Problem: Print the data exactly, leaving nothing out.
Start Supplied material
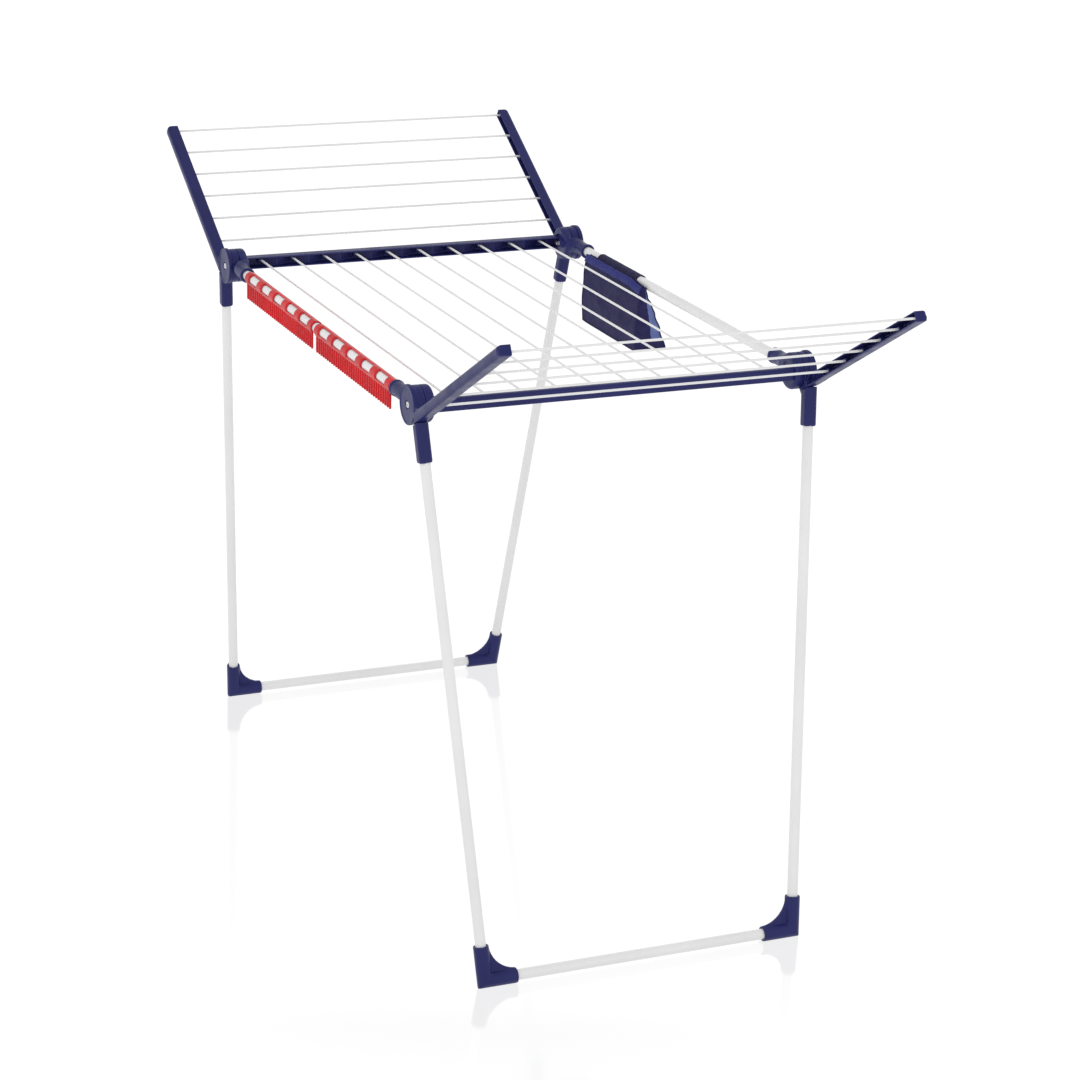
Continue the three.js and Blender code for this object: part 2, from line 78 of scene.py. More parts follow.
WING_TURN = radians(30)
FRAME_HUB_X = (320, 336.4)
LEG_HUB_X = (336.7, 351)
DISC_X = (351.3, 359)
HUB_RADIUS = 31
DISC_RADIUS = 33
HUB_RECESS = (8, 17.5, 2)  # inner radius, outer radius, depth
BOLT_HOLE = 2.9
NUT_X = (315.2, 319.7)
NUT_RADIUS = 4.3
NUT_BORE = 2.6
TUBE_BORE = 9.4
SOCKET_Y = (-38, -92)
SOCKET_RADIUS = 12.9
SOCKET_RIM = (14.2, 6)  # radius, width
TONGUE = {"length": 20, "y": (18.8, 22.3), "z": (-7.8, 8.8)}
ARM_X = (337.5, 359.5)
ARM_S = (22, 417)
ARM_D = (-34.95, -17.45)
ARM_WALL = 2.2
ARM_CORNER = 6
ARM_NOTCH = (28, 30, 18)  # place along the arm, reach along it, reach across it
ARM_TIP_ROUNDING = 7
ARM_HUB_CLEARANCE = 1.3
WIRE_D = -28
WIRE_PITCH = 63
WING_WIRES = [97 + WIRE_PITCH * i for i in range(6)]
RAIL_Y = (1, 25)
RAIL_Z = (-10.5, 11.5)
RAIL_WALL = 2.4
RAIL_CORNER = 3
RIB = {"set_back": 9, "width": 1.5}
RAIL_BOSS = {"depth": 11, "radius": 5}
ARM_BOSS = {"depth": 18, "radius": 4.6}
WIRE_BORE = 2.4
RAIL_HALF = 319.7
CENTRE_WIRES = [WIRE_PITCH * (i - 4.5) for i in range(10)]
CENTRE_WIRE_RISE = 4
LEG_TOP = Vector((348, 26, 0))
LEG_FOOT = Vector((282, CROSS_TUBE.y - HUB_Y, CROSS_TUBE.z - HUB_Z))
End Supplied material
Finished exercise:
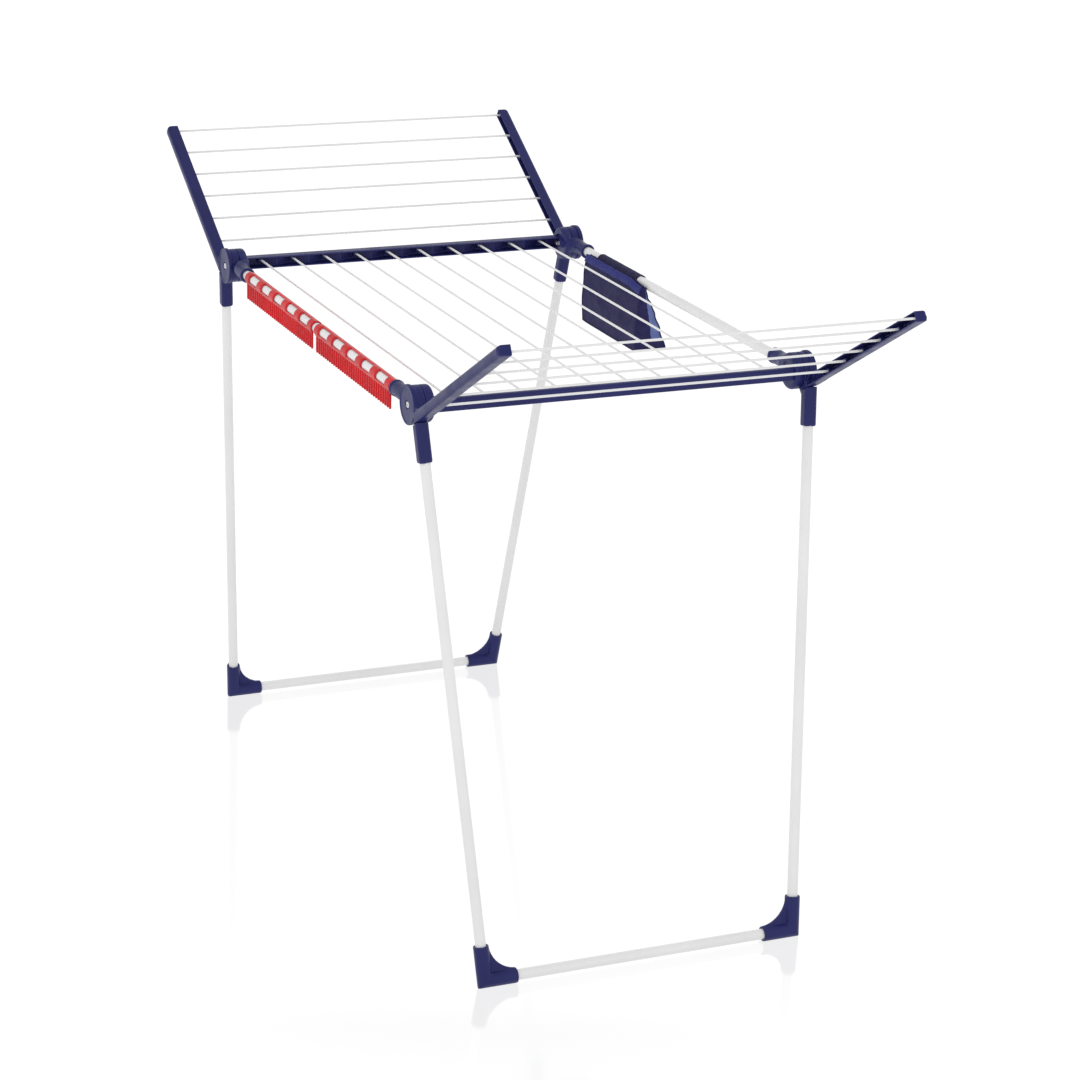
Continue the three.js and Blender code for this object: part 2, from line 78 of scene.py. More parts follow.
WING_TURN = radians(30)
FRAME_HUB_X = (320, 336.4)
LEG_HUB_X = (336.7, 351)
DISC_X = (351.3, 359)
HUB_RADIUS = 31
DISC_RADIUS = 33
HUB_RECESS = (8, 17.5, 2)  # inner radius, outer radius, depth
BOLT_HOLE = 2.9
NUT_X = (315.2, 319.7)
NUT_RADIUS = 4.3
NUT_BORE = 2.6
TUBE_BORE = 9.4
SOCKET_Y = (-38, -92)
SOCKET_RADIUS = 12.9
SOCKET_RIM = (14.2, 6)  # radius, width
TONGUE = {"length": 20, "y": (18.8, 22.3), "z": (-7.8, 8.8)}
ARM_X = (337.5, 359.5)
ARM_S = (22, 417)
ARM_D = (-34.95, -17.45)
ARM_WALL = 2.2
ARM_CORNER = 6
ARM_NOTCH = (28, 30, 18)  # place along the arm, reach along it, reach across it
ARM_TIP_ROUNDING = 7
ARM_HUB_CLEARANCE = 1.3
WIRE_D = -28
WIRE_PITCH = 63
WING_WIRES = [97 + WIRE_PITCH * i for i in range(6)]
RAIL_Y = (1, 25)
RAIL_Z = (-10.5, 11.5)
RAIL_WALL = 2.4
RAIL_CORNER = 3
RIB = {"set_back": 9, "width": 1.5}
RAIL_BOSS = {"depth": 11, "radius": 5}
ARM_BOSS = {"depth": 18, "radius": 4.6}
WIRE_BORE = 2.4
RAIL_HALF = 319.7
CENTRE_WIRES = [WIRE_PITCH * (i - 4.5) for i in range(10)]
CENTRE_WIRE_RISE = 4
LEG_TOP = Vector((348, 26, 0))
LEG_FOOT = Vector((282, CROSS_TUBE.y - HUB_Y, CROSS_TUBE.z - HUB_Z))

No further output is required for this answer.